** Start **

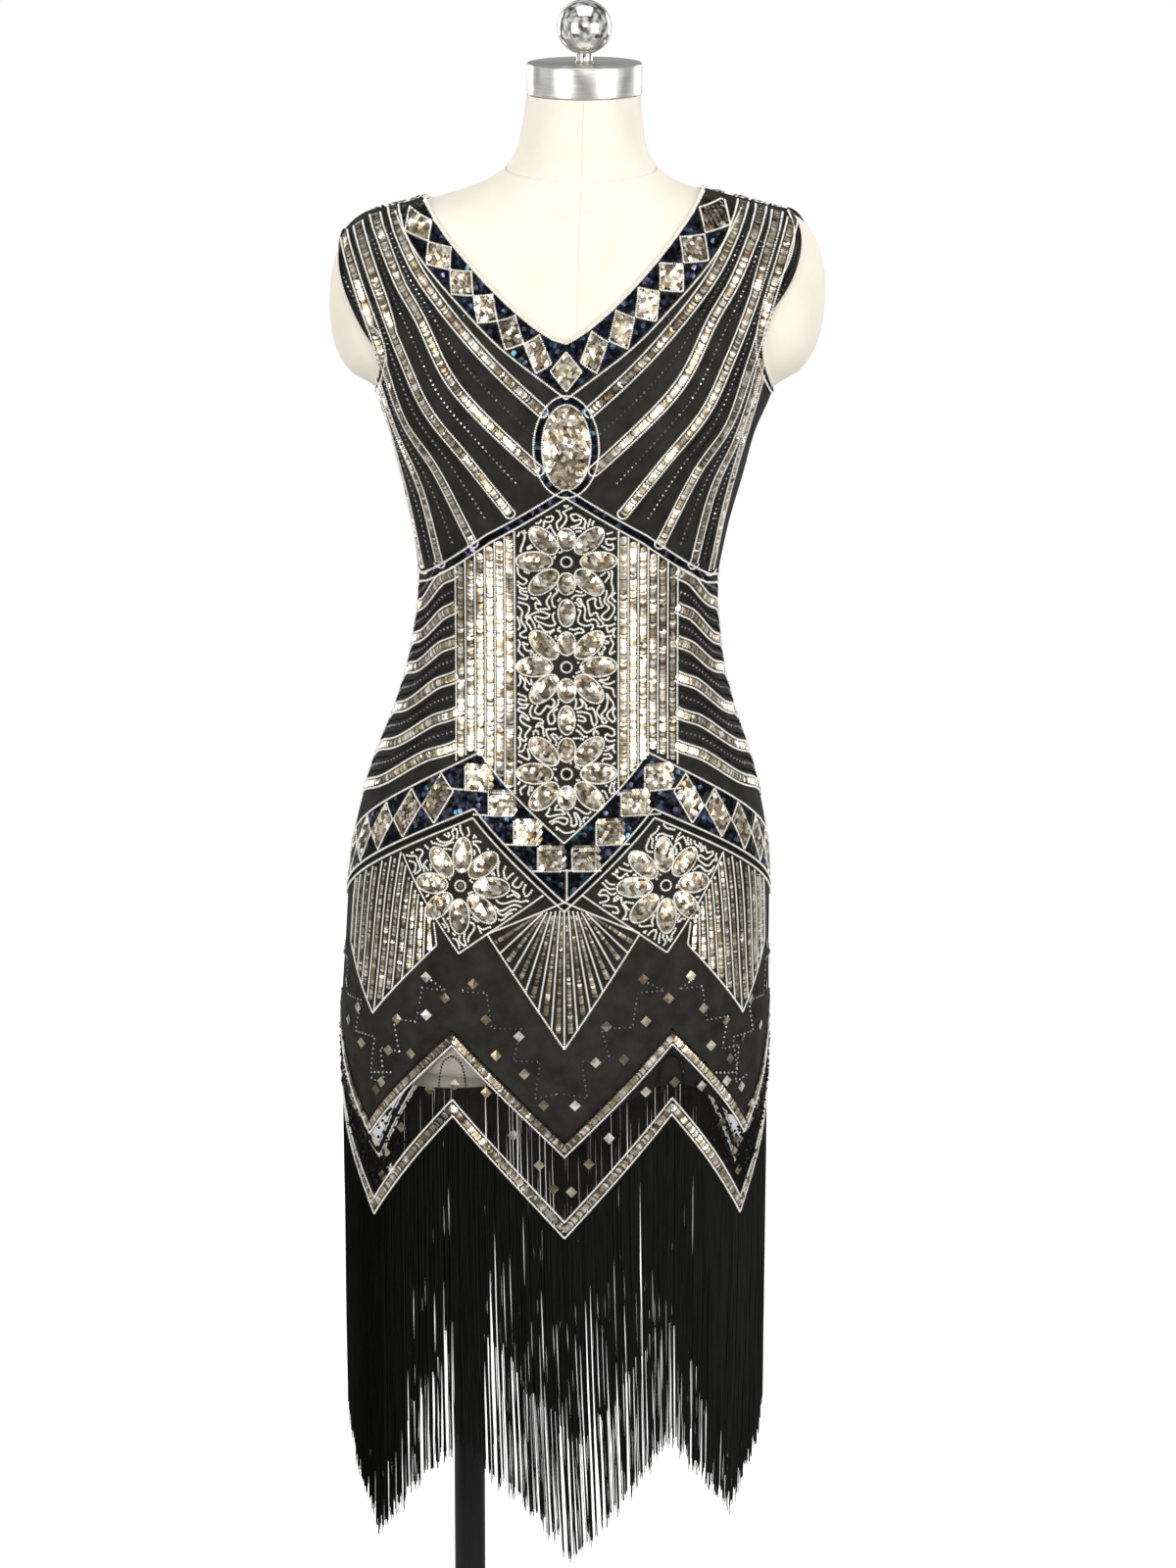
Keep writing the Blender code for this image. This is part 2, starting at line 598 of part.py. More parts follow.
def main():
    for old in list(bpy.data.objects):
        bpy.data.objects.remove(old)
    finish_object("dress_front", *build_panel(front=True), *BEADED_NET)
    finish_object("dress_back", *build_panel(front=False), *BEADED_NET)
    finish_object("slip_lining", *build_lining(), *SLIP_SATIN)
    finish_object("fringe_front", *build_fringe(front=True, seed=3), *FRINGE_YARN)
    finish_object("fringe_back", *build_fringe(front=False, seed=4), *FRINGE_YARN)
    finish_object("bodice_medallion", *build_medallion(), *GOLD_SEQUINS)
    finish_object("form_torso", *build_torso(), *IVORY_COVER)
    build_neck_fittings()
    build_stand()


main()
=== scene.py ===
"""Looks of the beaded cocktail dress on its dress form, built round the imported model.

Metres, +Z up. The shapes are worked out with X measured from the dress's centre front, as in the part's
source, and moved by -CENTRE_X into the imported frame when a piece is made. "turn" is an angle round the
figure in degrees: 0 at the centre front, 90 at +X, 180 at the centre back.
"""
import functools
import math

import bpy
import numpy as np
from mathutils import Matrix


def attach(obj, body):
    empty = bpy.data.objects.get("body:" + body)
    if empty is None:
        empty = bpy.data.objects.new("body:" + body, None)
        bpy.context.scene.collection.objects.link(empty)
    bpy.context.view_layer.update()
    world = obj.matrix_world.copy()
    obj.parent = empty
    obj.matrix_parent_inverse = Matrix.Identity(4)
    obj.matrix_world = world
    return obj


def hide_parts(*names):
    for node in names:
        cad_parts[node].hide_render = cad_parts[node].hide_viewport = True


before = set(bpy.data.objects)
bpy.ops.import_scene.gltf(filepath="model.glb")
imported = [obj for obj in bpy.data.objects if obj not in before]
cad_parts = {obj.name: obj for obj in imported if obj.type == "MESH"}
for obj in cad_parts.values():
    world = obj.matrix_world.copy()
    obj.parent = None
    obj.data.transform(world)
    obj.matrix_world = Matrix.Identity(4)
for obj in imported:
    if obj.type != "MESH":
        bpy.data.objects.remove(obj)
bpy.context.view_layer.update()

# Cloth and clearances, as in the part's source
CLOTH = 0.0015
LINING_CLOTH = 0.0010
SEAT_GAP = 0.0008
SKIRT_GAP = 0.0022
LINING_GAP = 0.0007
SLIP_CLEAR_LOW = 0.905
SLIP_CLEAR_TOP = 0.985
PIECE_GAP = 0.0003
SEAM_HALF_GAP = 0.10

# Heights and the body's lean
UNDERARM_Z = 1.207
SKIRT_Z = 0.712
STUB_FOOT_Z = 0.656
FORM_FOOT_Z = 0.672
NECK_TOP_Z = 1.437
NECK_SEAM_Z = 1.381
CENTRE_X = 0.0103
LEAN_Z = 0.700
LEAN_X = -0.008
LEAN = 0.0315

# Neckline and armholes
NECK_HALF = 0.1077
FRONT_NECK_Z = 1.2576
BACK_NECK_Z = 1.275
FRONT_NECK_CURVE = 1.35
BACK_NECK_CURVE = 1.9
ARMHOLE_TOP = 36.0
RIGHT_ARMHOLE_TOP = 38.6     # the shoulder at +X sits further in
FRONT_SCOOP = 24.0
RIGHT_FRONT_SCOOP = 26.0
BACK_SCOOP = 23.0
ARMHOLE_ROUND = 0.6
ARMHOLE_SAG = 0.75
ARMHOLE_BACK = 0.2

# Hem, slip and fringe
HEM_POINTS = 6
HEM_LOW_Z = 0.545
HEM_HIGH_Z = 0.642
BACK_LIFT = 0.018
ZIGZAG_RISE = (0.068, 0.058)   # upper zigzag above the hem, at the hem's points and between them
LINING_HEM_Z = 0.660
LINING_WAVE = 0.030
SLIP_TOP_Z = 0.880
LOCK_LENGTH = 0.265

# Grids of the shells
COLUMNS = 60
UPPER_ROWS = 36
NECK_ROW = 12
LEVELS = np.linspace(SKIRT_Z, UNDERARM_Z, 62)
SKIRT_ROWS = 10
NET_ROWS = 8
SLIP_ROWS = 26
STUMP_ROWS = 10
NECK_RINGS = 18
WELD = 1e-5

# Stumps of the form's shoulders
STUMP_X = 0.148
STUMP_Z = 1.279
STUMP_SIZE = (0.045, 0.054, 0.068)
STUMP_POWER = 2.3
BLEND = 0.05
STUMP_MIDDLE = 0.55

# Stub, stand and neck fittings
STUB_X = -0.088
STUB_RADIUS = 0.068
STUB_RINGS = ((STUB_FOOT_Z, 0.94), (STUB_FOOT_Z + 0.0015, 0.985), (STUB_FOOT_Z + 0.005, 1.0),
              (FORM_FOOT_Z, 1.0))
FOOT_RINGS = ((FORM_FOOT_Z, 0.91), (FORM_FOOT_Z + 0.0015, 0.94), (FORM_FOOT_Z + 0.006, 0.965),
              (FORM_FOOT_Z + 0.016, 0.992))
CAP_RADIUS = 0.0447
CAP_HEIGHT = 0.0243
CAP_X = 0.0158
STEM_RADIUS = 0.0062
STEM_HEIGHT = 0.007
BALL_RADIUS = 0.0212
POLE_X = -0.078
POLE_RADIUS = 0.0125
BASE_RADIUS = 0.160
BASE_HEIGHT = 0.008
SOCKET_RADIUS = 0.024
SOCKET_NECK = 0.005
SOCKET_FLANGE = 0.006
SOCKET_HEIGHT = 0.035
EDGE = 0.001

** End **

Your task is to print the whole listing again exactly.

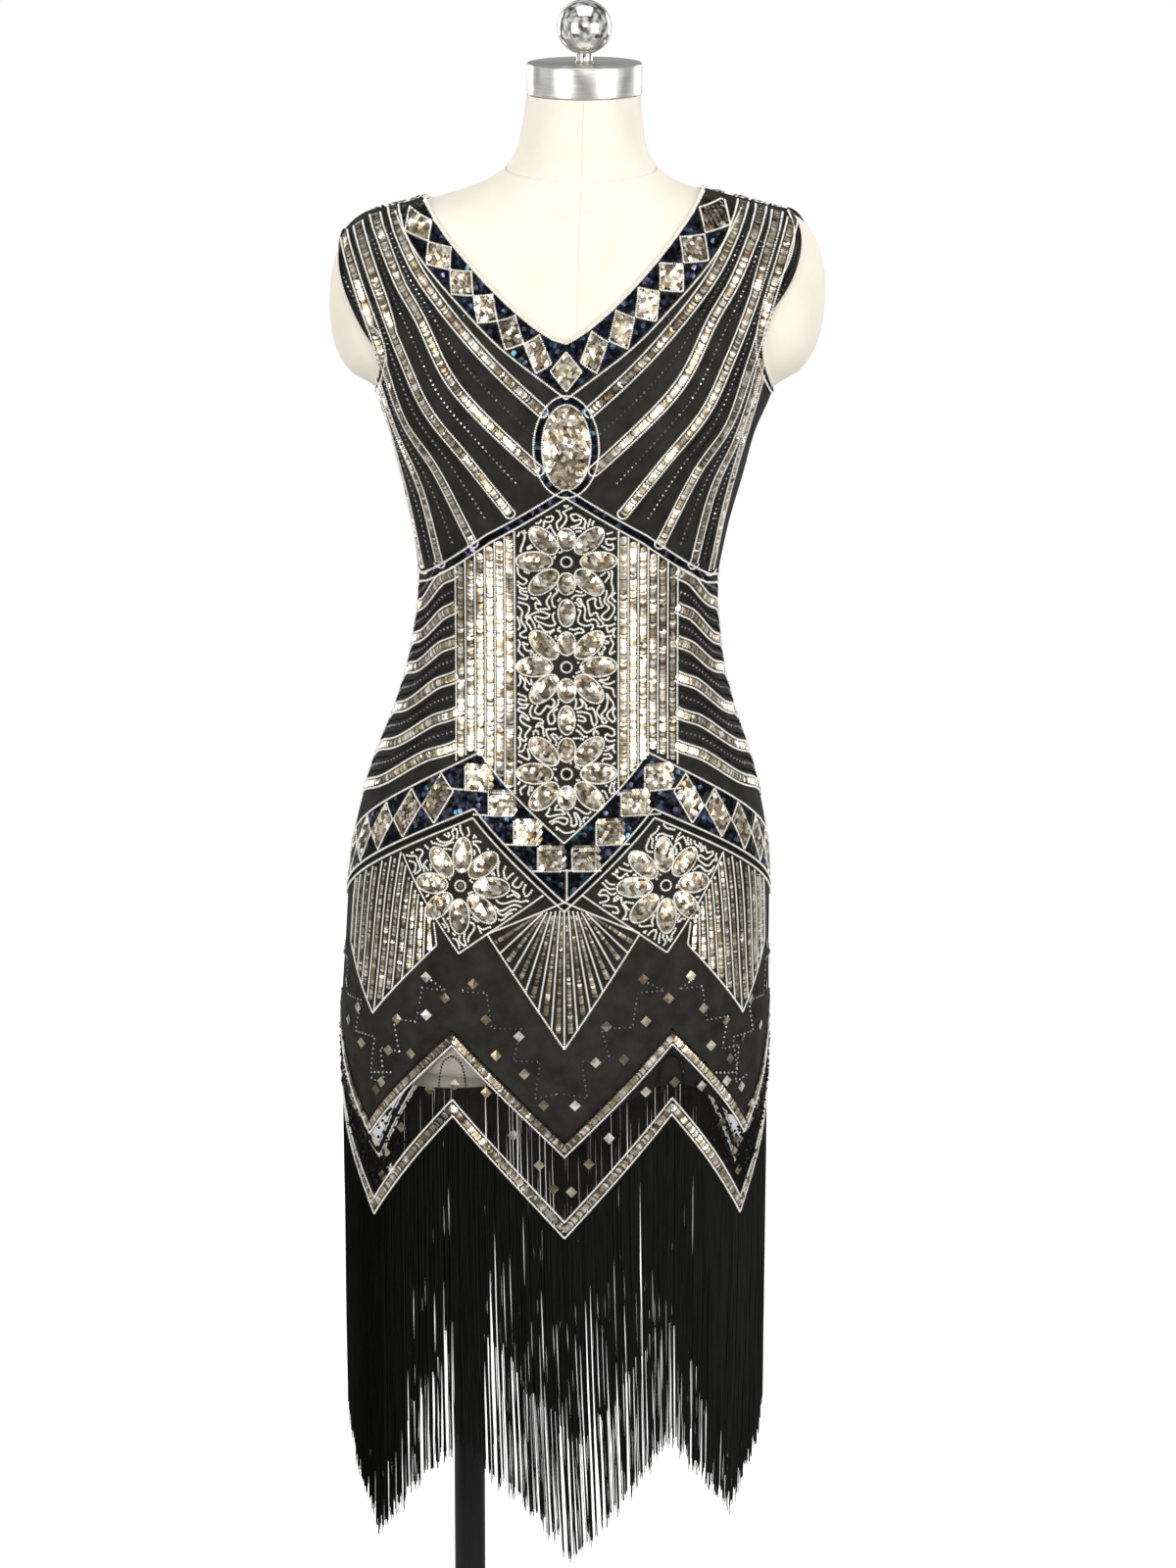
Keep writing the Blender code for this image. This is part 2, starting at line 598 of part.py. More parts follow.
def main():
    for old in list(bpy.data.objects):
        bpy.data.objects.remove(old)
    finish_object("dress_front", *build_panel(front=True), *BEADED_NET)
    finish_object("dress_back", *build_panel(front=False), *BEADED_NET)
    finish_object("slip_lining", *build_lining(), *SLIP_SATIN)
    finish_object("fringe_front", *build_fringe(front=True, seed=3), *FRINGE_YARN)
    finish_object("fringe_back", *build_fringe(front=False, seed=4), *FRINGE_YARN)
    finish_object("bodice_medallion", *build_medallion(), *GOLD_SEQUINS)
    finish_object("form_torso", *build_torso(), *IVORY_COVER)
    build_neck_fittings()
    build_stand()


main()
=== scene.py ===
"""Looks of the beaded cocktail dress on its dress form, built round the imported model.

Metres, +Z up. The shapes are worked out with X measured from the dress's centre front, as in the part's
source, and moved by -CENTRE_X into the imported frame when a piece is made. "turn" is an angle round the
figure in degrees: 0 at the centre front, 90 at +X, 180 at the centre back.
"""
import functools
import math

import bpy
import numpy as np
from mathutils import Matrix


def attach(obj, body):
    empty = bpy.data.objects.get("body:" + body)
    if empty is None:
        empty = bpy.data.objects.new("body:" + body, None)
        bpy.context.scene.collection.objects.link(empty)
    bpy.context.view_layer.update()
    world = obj.matrix_world.copy()
    obj.parent = empty
    obj.matrix_parent_inverse = Matrix.Identity(4)
    obj.matrix_world = world
    return obj


def hide_parts(*names):
    for node in names:
        cad_parts[node].hide_render = cad_parts[node].hide_viewport = True


before = set(bpy.data.objects)
bpy.ops.import_scene.gltf(filepath="model.glb")
imported = [obj for obj in bpy.data.objects if obj not in before]
cad_parts = {obj.name: obj for obj in imported if obj.type == "MESH"}
for obj in cad_parts.values():
    world = obj.matrix_world.copy()
    obj.parent = None
    obj.data.transform(world)
    obj.matrix_world = Matrix.Identity(4)
for obj in imported:
    if obj.type != "MESH":
        bpy.data.objects.remove(obj)
bpy.context.view_layer.update()

# Cloth and clearances, as in the part's source
CLOTH = 0.0015
LINING_CLOTH = 0.0010
SEAT_GAP = 0.0008
SKIRT_GAP = 0.0022
LINING_GAP = 0.0007
SLIP_CLEAR_LOW = 0.905
SLIP_CLEAR_TOP = 0.985
PIECE_GAP = 0.0003
SEAM_HALF_GAP = 0.10

# Heights and the body's lean
UNDERARM_Z = 1.207
SKIRT_Z = 0.712
STUB_FOOT_Z = 0.656
FORM_FOOT_Z = 0.672
NECK_TOP_Z = 1.437
NECK_SEAM_Z = 1.381
CENTRE_X = 0.0103
LEAN_Z = 0.700
LEAN_X = -0.008
LEAN = 0.0315

# Neckline and armholes
NECK_HALF = 0.1077
FRONT_NECK_Z = 1.2576
BACK_NECK_Z = 1.275
FRONT_NECK_CURVE = 1.35
BACK_NECK_CURVE = 1.9
ARMHOLE_TOP = 36.0
RIGHT_ARMHOLE_TOP = 38.6     # the shoulder at +X sits further in
FRONT_SCOOP = 24.0
RIGHT_FRONT_SCOOP = 26.0
BACK_SCOOP = 23.0
ARMHOLE_ROUND = 0.6
ARMHOLE_SAG = 0.75
ARMHOLE_BACK = 0.2

# Hem, slip and fringe
HEM_POINTS = 6
HEM_LOW_Z = 0.545
HEM_HIGH_Z = 0.642
BACK_LIFT = 0.018
ZIGZAG_RISE = (0.068, 0.058)   # upper zigzag above the hem, at the hem's points and between them
LINING_HEM_Z = 0.660
LINING_WAVE = 0.030
SLIP_TOP_Z = 0.880
LOCK_LENGTH = 0.265

# Grids of the shells
COLUMNS = 60
UPPER_ROWS = 36
NECK_ROW = 12
LEVELS = np.linspace(SKIRT_Z, UNDERARM_Z, 62)
SKIRT_ROWS = 10
NET_ROWS = 8
SLIP_ROWS = 26
STUMP_ROWS = 10
NECK_RINGS = 18
WELD = 1e-5

# Stumps of the form's shoulders
STUMP_X = 0.148
STUMP_Z = 1.279
STUMP_SIZE = (0.045, 0.054, 0.068)
STUMP_POWER = 2.3
BLEND = 0.05
STUMP_MIDDLE = 0.55

# Stub, stand and neck fittings
STUB_X = -0.088
STUB_RADIUS = 0.068
STUB_RINGS = ((STUB_FOOT_Z, 0.94), (STUB_FOOT_Z + 0.0015, 0.985), (STUB_FOOT_Z + 0.005, 1.0),
              (FORM_FOOT_Z, 1.0))
FOOT_RINGS = ((FORM_FOOT_Z, 0.91), (FORM_FOOT_Z + 0.0015, 0.94), (FORM_FOOT_Z + 0.006, 0.965),
              (FORM_FOOT_Z + 0.016, 0.992))
CAP_RADIUS = 0.0447
CAP_HEIGHT = 0.0243
CAP_X = 0.0158
STEM_RADIUS = 0.0062
STEM_HEIGHT = 0.007
BALL_RADIUS = 0.0212
POLE_X = -0.078
POLE_RADIUS = 0.0125
BASE_RADIUS = 0.160
BASE_HEIGHT = 0.008
SOCKET_RADIUS = 0.024
SOCKET_NECK = 0.005
SOCKET_FLANGE = 0.006
SOCKET_HEIGHT = 0.035
EDGE = 0.001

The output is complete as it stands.